Open to water blind: I will leave the description to Tom. 
1.3.5.8.9.10.11.18.19.20.21.28.31.33.34.39


----------



## TMURRAY (Feb 17, 2005)

Frank Jones said:


> Congratulations to Elmo Altazan on the Derby 2nd with Mo's Amos Moses, handled by Tim Milligan! Six points in three trials! Moses is by FC Seaside's Cutty Sark and Frank Lucas's female, Sprirt of Hope. We're all proud of you!
> 
> rita


Congrats guys!!!!!!!!


----------



## TMURRAY (Feb 17, 2005)

Congrats to Tim Milligan, Bobby and Shanna Farmer on Connie's Open 4th


----------



## Judi Carter (Mar 21, 2005)

For those of you that left early, Am callbacks to the waterblind:
1.3.4.5.7.9.10.15.20.21.22.24.25.29.31.35


----------



## Brandon Bromley (Dec 21, 2006)

Congrats to Mike Molthan on the Derby 1st with Willie, handled by Frank Baird. Conrats to Frank Baird on another Derby 4th with Viper!


----------



## Frank Jones (Feb 17, 2004)

Congratulations Mark Medford on FC Seaside's Kingfish's Open WIN and Field Championship title! King was handled by TEAM Rorem! 

rita


----------



## Mike W. (Apr 22, 2008)

> Congrats to Mike Molthan on the Derby 1st with Willie, handled by Frank Baird. Conrats to Frank Baird on another Derby 4th with Viper!
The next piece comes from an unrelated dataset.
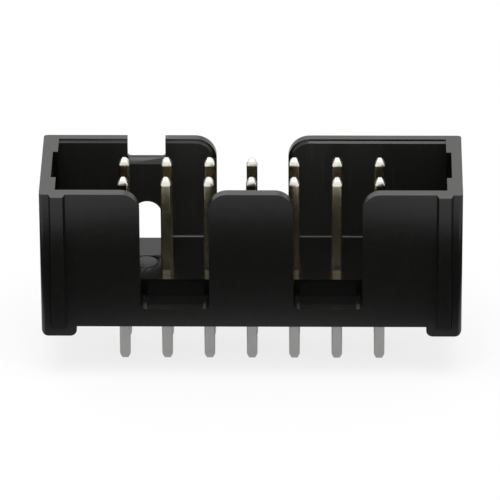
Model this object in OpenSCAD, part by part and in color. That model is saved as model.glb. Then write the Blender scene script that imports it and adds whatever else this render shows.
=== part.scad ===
// Shrouded two-row pin header for a flat-cable socket.
// Origin: centre of the post field, on the board surface. +Z points away from
// the board, +X runs along the rows and +Y points to the wall with the key slot.

/* [Posts] */
// Number of posts in each of the two rows
columns = 7; // [6:1:20]
// Distance between neighbouring posts of a row
pitch = 2.54; // [2.4:0.01:2.7]
// Distance between the two rows
row_pitch = 2.54; // [2.3:0.01:2.8]
// Width of the square post across its flats
post_w = 0.64; // [0.5:0.01:0.8]
// Chamfer along the four long edges of a post
post_edge = 0.085; // [0.02:0.005:0.12]
// Height of the post tips above the board
post_top = 9.3; // [7.5:0.1:12]
// Length of the solder tails below the board surface
tail_l = 2.8; // [1.5:0.1:4.5]
// Height of the tapered tip of a post
tip_h = 0.45; // [0.3:0.05:1]
// Height of the blunt nose at the end of the tip
nose_h = 0.16; // [0.05:0.01:0.25]
// Width of the tip where the nose starts
nose_w = 0.5; // [0.35:0.01:0.5]
// Width of the flat end of the nose
tip_flat = 0.28; // [0.1:0.01:0.32]
// Height of the taper at the end of a tail
tail_tip_h = 0.2; // [0.1:0.01:0.6]
// Width of the flat end of a tail
tail_flat = 0.42; // [0.2:0.01:0.48]
// Play between a post and its hole in the housing, on each side
hole_play = 0.01; // [0:0.005:0.04]

/* [Housing] */
// Distance from the last post of a row to the outside of the end wall
end_reach = 4.88; // [4.4:0.01:7]
// Width of the housing across the rows, without the ribs
body_w = 7.7; // [7:0.1:10]
// Height of the rim above the board
body_h = 9.5; // [8:0.1:12]
// Thickness of the two long walls
wall_t = 0.6; // [0.4:0.05:0.8]
// Thickness of the two end walls
end_t = 0.92; // [0.6:0.01:1.4]
// Height of the cavity floor above the board
floor_z = 2.95; // [2.4:0.05:4]
// Radius of the upright outer corners
corner_r = 0.22; // [0.1:0.02:0.4]
// Lead-in chamfer inside the rim of the key wall
lead_in = 0.17; // [0.05:0.01:0.3]
// Fillet between the cavity floor and the long walls
floor_r = 0.12; // [0.05:0.01:0.3]

/* [Feet] */
// Height of the feet, which is the gap under the housing
standoff = 0.64; // [0.3:0.02:1]
// Length of a foot along the rows
foot_l = 2.1; // [1.5:0.05:3.5]
// Radius of the outer lower corner of a foot
foot_outer_r = 0.42; // [0.2:0.02:0.6]
// Radius of the inner lower corner of a foot
foot_inner_r = 0.4; // [0.1:0.05:0.6]

/* [End pockets] */
// Depth of the pocket in each end wall
pocket_d = 0.3; // [0.1:0.05:0.5]
// Width of the pocket across the rows
pocket_w = 3.3; // [2:0.1:5]

/* [Key slot] */
// Width of the key slot in the key wall
key_w = 4.3; // [3.8:0.1:5]
// Radius of the two rounded corners beside the key slot
key_r = 1.3; // [0.5:0.1:1.6]

/* [First-post mark] */
// Width of the notch in the rim beside the first post
notch_w = 2.27; // [1:0.01:2.4]
// Height of the bottom of the notch above the board
notch_z = 8.15; // [7:0.05:9]
// Radius of the lower corners of the notch
notch_r = 0.2; // [0.1:0.05:0.5]
// Lead-in chamfer on the bottom of the notch
notch_lead = 0.3; // [0.1:0.05:0.35]
// Width of the arched window below the notch
window_w = 1.72; // [1:0.02:2.2]
// Height of the crown of the window above the board
window_top = 5.33; // [4.4:0.01:6]
// How far the window reaches into the floor past the key wall
window_bite = 0.18; // [0.05:0.01:0.4]
// Radius of the lower corners of the window
window_r = 0.3; // [0.1:0.05:0.4]

/* [Front openings] */
// Width of the middle tab of the front wall
tab_w = 5; // [4:0.1:5.4]
// Width of the opening on each side of the middle tab
gap_w = 4.1; // [3:0.1:4.2]
// Radius of the upper corners of the tabs
tab_r = 1.1; // [0.5:0.1:1.4]
// Height of the bottom of the openings and of the window above the board
sill_z = 1.82; // [1.3:0.01:2.3]
// Plastic left between the front posts and the opening
gap_web = 0.6; // [0.3:0.05:0.9]
// Radius of the lower corners of the openings
gap_r = 0.4; // [0.1:0.05:0.6]

/* [Ribs] */
// Width of a front rib at the wall
rib_w = 0.98; // [0.6:0.02:1.4]
// Width of a front rib at its outer face
rib_face_w = 0.72; // [0.4:0.02:0.9]
// How far a rib stands out from the wall
rib_d = 0.4; // [0.2:0.05:0.8]
// Distance from the middle of a rib to the outside of the end wall
rib_inset = 1.05; // [0.9:0.05:2]

/* [Ejector mark] */
// Outer radius of the ejector ring in the floor
ring_r = 0.82; // [0.4:0.02:0.9]
// Width of the ejector ring
ring_w = 0.1; // [0.05:0.01:0.2]
// Depth of the ejector ring
ring_d = 0.05; // [0.02:0.01:0.1]

/* [Hidden] */
$fn = 64;
past = 1;                                   // how far a cut runs past what it cuts
rows = 2;
post_count = rows * columns;
span = (columns - 1) * pitch;               // first to last post of a row
body_l = span + 2 * end_reach;
half_w = body_w / 2;
cavity_l = body_l - 2 * end_t;
cavity_half_w = half_w - wall_t;
mark_x = -span / 2 + pitch / 2;             // midway between the first two columns
gap_face_y = row_pitch / 2 + post_w / 2 + gap_web;

// Odd posts stand along the key wall and even posts along the front wall.
function post_name(i) = str("pin_", i < 10 ? "0" : "", i);
function post_x(i) = (ceil(i / rows) - (columns + 1) / 2) * pitch;
function post_y(i) = (i % rows == 1 ? 1 : -1) * row_pitch / 2;

// Draws a profile of X and Z as a solid from y0 to y1.
module front_view(y0, y1) {
    translate([0, y1, 0]) rotate([90, 0, 0]) linear_extrude(y1 - y0) children();
}

// Draws a profile of Y and Z as a solid from x0 to x1.
module side_view(x0, x1) {
    translate([x0, 0, 0]) rotate([90, 0, 90]) linear_extrude(x1 - x0) children();
}

// A rectangle with its two lower corners rounded by the given radii.
module round_bottom(x0, x1, z0, z1, r0, r1) {
    translate([x0 + r0, z0]) square([x1 - x0 - r0 - r1, z1 - z0]);
    translate([x0, z0 + r0]) square([r0, z1 - z0 - r0]);
    translate([x1 - r1, z0 + r1]) square([r1, z1 - z0 - r1]);
    translate([x0 + r0, z0 + r0]) circle(r0);
    translate([x1 - r1, z0 + r1]) circle(r1);
}

// What is cut from a rim corner at x to round it over; the wall lies on the side dir of x.
module rim_round(x, dir, r) {
    translate([x, body_h]) difference() {
        translate([dir > 0 ? -past : -r, -r]) square([r + past, r + past]);
        translate([dir * r, -r]) circle(r);
    }
}

module body_front() {
    translate([-body_l / 2, standoff]) square([body_l, body_h - standoff]);
    for (side = [0, 1]) mirror([side, 0])
        round_bottom(body_l / 2 - foot_l, body_l / 2, 0, 2 * standoff, foot_inner_r, foot_outer_r);
}

module body_plan() {
    square([body_l - 2 * corner_r, body_w], center = true);
    square([body_l, body_w - 2 * corner_r], center = true);
    for (x = [-1, 1], y = [-1, 1])
        translate([x * (body_l / 2 - corner_r), y * (half_w - corner_r)]) circle(corner_r);
}

module shell() {
    intersection() {
        front_view(-half_w, half_w) body_front();
        linear_extrude(body_h) body_plan();
    }
}

module rib() {
    translate([0, 0, standoff]) linear_extrude(body_h - standoff) polygon([
        [-rib_w / 2, -half_w], [-rib_face_w / 2, -half_w - rib_d],
        [rib_face_w / 2, -half_w - rib_d], [rib_w / 2, -half_w],
        [rib_w / 2, -half_w + wall_t / 2], [-rib_w / 2, -half_w + wall_t / 2]
    ]);
}

module ribs() {
    for (side = [-1, 1]) translate([side * (body_l / 2 - rib_inset), 0, 0]) rib();
}

module cavity() {
    side_view(-cavity_l / 2, cavity_l / 2)
        round_bottom(-cavity_half_w, cavity_half_w, floor_z, body_h + past, floor_r, floor_r);
    translate([-cavity_l / 2 - pocket_d, -pocket_w / 2, floor_z])
        cube([cavity_l + 2 * pocket_d, pocket_w, body_h]);
}

// The chamfer inside the rim of the key wall, along its straight stretches.
module key_wall_lead_in() {
    side_view(-cavity_l / 2, cavity_l / 2) polygon([
        [cavity_half_w, body_h - lead_in], [cavity_half_w + lead_in, body_h],
        [cavity_half_w + lead_in, body_h + past], [0, body_h + past], [0, body_h - lead_in]
    ]);
}

// The chamfer goes round the rounded corner beside the key slot as part of a cone.
module key_corner_lead_in() {
    translate([key_w / 2, cavity_half_w, body_h - key_r]) difference() {
        translate([-past, -past, 0]) cube([key_r + past, lead_in + past, key_r + past]);
        translate([key_r, lead_in, 0]) rotate([90, 0, 0])
            cylinder(h = lead_in, r1 = key_r, r2 = key_r - lead_in);
        translate([key_r, 0, 0]) rotate([90, 0, 0])
            cylinder(h = 2 * past, r = key_r - lead_in);
    }
}

module key_slot() {
    front_view(cavity_half_w - floor_r, half_w + past) {
        translate([-key_w / 2, floor_z]) square([key_w, body_h]);
        for (side = [0, 1]) mirror([side, 0]) rim_round(key_w / 2, 1, key_r);
    }
    for (side = [0, 1]) mirror([side, 0, 0]) key_corner_lead_in();
}

// A notch in the rim and a window below it show where the first post is.
module first_post_mark() {
    translate([mark_x, 0, 0]) {
        front_view(cavity_half_w - past, half_w + past)
            round_bottom(-notch_w / 2, notch_w / 2, notch_z, body_h + past, notch_r, notch_r);
        side_view(-notch_w / 2, notch_w / 2) polygon([
            [cavity_half_w - past, notch_z - notch_lead - past],
            [cavity_half_w + notch_lead, notch_z],
            [cavity_half_w + notch_lead, body_h], [cavity_half_w - past, body_h]
        ]);
        front_view(cavity_half_w - window_bite, half_w + past) {
            translate([0, window_top - window_w / 2]) circle(window_w / 2);
            round_bottom(-window_w / 2, window_w / 2, sill_z, window_top - window_w / 2,
                         window_r, window_r);
        }
    }
}

module front_openings() {
    front_view(-half_w - past, -gap_face_y) for (side = [0, 1]) mirror([side, 0])
        round_bottom(tab_w / 2, tab_w / 2 + gap_w, sill_z, body_h + past, gap_r, gap_r);
    front_view(-half_w - past, -cavity_half_w + floor_r) for (side = [0, 1]) mirror([side, 0]) {
        rim_round(tab_w / 2, -1, tab_r);
        rim_round(tab_w / 2 + gap_w, 1, tab_r);
    }
}

module post_holes() {
    hole_w = post_w + 2 * hole_play;
    for (i = [1:post_count])
        translate([post_x(i) - hole_w / 2, post_y(i) - hole_w / 2, 0])
            cube([hole_w, hole_w, floor_z + past]);
}

module ejector_ring() {
    translate([mark_x, 0, floor_z - ring_d]) difference() {
        cylinder(h = ring_d + past, r = ring_r);
        cylinder(h = ring_d + past, r = ring_r - ring_w);
    }
}

module housing() {
    color([0.09, 0.09, 0.085]) difference() {
        union() {
            shell();
            ribs();
        }
        cavity();
        key_wall_lead_in();
        key_slot();
        first_post_mark();
        front_openings();
        post_holes();
        ejector_ring();
    }
}

// A post's outline from the end of its tail to its nose.
module post_outline() {
    polygon([
        [-tail_flat / 2, -tail_l], [tail_flat / 2, -tail_l],
        [post_w / 2, -tail_l + tail_tip_h], [post_w / 2, post_top - tip_h],
        [nose_w / 2, post_top - nose_h], [tip_flat / 2, post_top],
        [-tip_flat / 2, post_top], [-nose_w / 2, post_top - nose_h],
        [-post_w / 2, post_top - tip_h], [-post_w / 2, -tail_l + tail_tip_h]
    ]);
}

module post_section() {
    flat = post_w - 2 * post_edge;
    polygon([
        [-flat / 2, -post_w / 2], [flat / 2, -post_w / 2], [post_w / 2, -flat / 2],
        [post_w / 2, flat / 2], [flat / 2, post_w / 2], [-flat / 2, post_w / 2],
        [-post_w / 2, flat / 2], [-post_w / 2, -flat / 2]
    ]);
}

module post(i) {
    color([0.78, 0.66, 0.36]) translate([post_x(i), post_y(i), 0]) intersection() {
        translate([0, 0, -tail_l]) linear_extrude(post_top + tail_l) post_section();
        front_view(-post_w, post_w) post_outline();
        side_view(-post_w, post_w) post_outline();
    }
}

housing();
for (i = [1:post_count]) post(i);
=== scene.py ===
import math

import bmesh
import bpy
from mathutils import Matrix, Vector


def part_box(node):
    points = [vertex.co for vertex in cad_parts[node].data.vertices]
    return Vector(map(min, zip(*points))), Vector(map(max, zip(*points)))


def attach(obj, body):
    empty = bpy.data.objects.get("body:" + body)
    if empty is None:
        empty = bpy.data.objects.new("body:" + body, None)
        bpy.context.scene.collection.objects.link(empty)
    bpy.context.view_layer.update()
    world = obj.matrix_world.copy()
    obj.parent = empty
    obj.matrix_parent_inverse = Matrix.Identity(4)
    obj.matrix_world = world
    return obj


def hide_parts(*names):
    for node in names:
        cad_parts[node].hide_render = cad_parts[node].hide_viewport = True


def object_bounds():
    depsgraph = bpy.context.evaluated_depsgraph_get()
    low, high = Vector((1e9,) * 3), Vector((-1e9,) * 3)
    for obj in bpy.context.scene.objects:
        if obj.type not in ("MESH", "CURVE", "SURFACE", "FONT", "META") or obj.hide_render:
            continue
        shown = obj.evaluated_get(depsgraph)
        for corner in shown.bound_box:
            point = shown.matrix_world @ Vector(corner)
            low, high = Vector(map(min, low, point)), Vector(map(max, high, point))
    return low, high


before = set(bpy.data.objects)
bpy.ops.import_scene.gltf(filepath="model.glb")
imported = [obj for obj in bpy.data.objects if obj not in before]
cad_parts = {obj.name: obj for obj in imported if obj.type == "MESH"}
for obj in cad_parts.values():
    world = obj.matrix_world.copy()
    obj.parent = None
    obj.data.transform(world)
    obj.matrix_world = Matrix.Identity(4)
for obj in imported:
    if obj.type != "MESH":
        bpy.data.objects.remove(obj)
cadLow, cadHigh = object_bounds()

mm = 0.001
scene = bpy.context.scene
scene.view_settings.view_transform = "Standard"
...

Congrats to Willie! Turning out to be quite a litter. All of them except mine


----------



## HiRollerlabs (Jun 11, 2004)

Congratulations to new FC King, Medfords and Ty Rorem on the Open WIN!! Congrats to Sylvia and Gracie as well. Whoo Hoo Ty!!


----------



## pam ingham (May 3, 2010)

Sylvia got second with "Bling"!! They are becoming quite the team! Congrats to Ty as well - anyone have the other placements? 7 back to water marks in Am.


----------



## Mike W. (Apr 22, 2008)

I believe Bill Schrader took 3rd with Linda Noga's Ruger.


----------



## Rainmaker (Feb 27, 2005)

junfan68 said:


> I believe Bill Schrader took 3rd with Linda Noga's Ruger.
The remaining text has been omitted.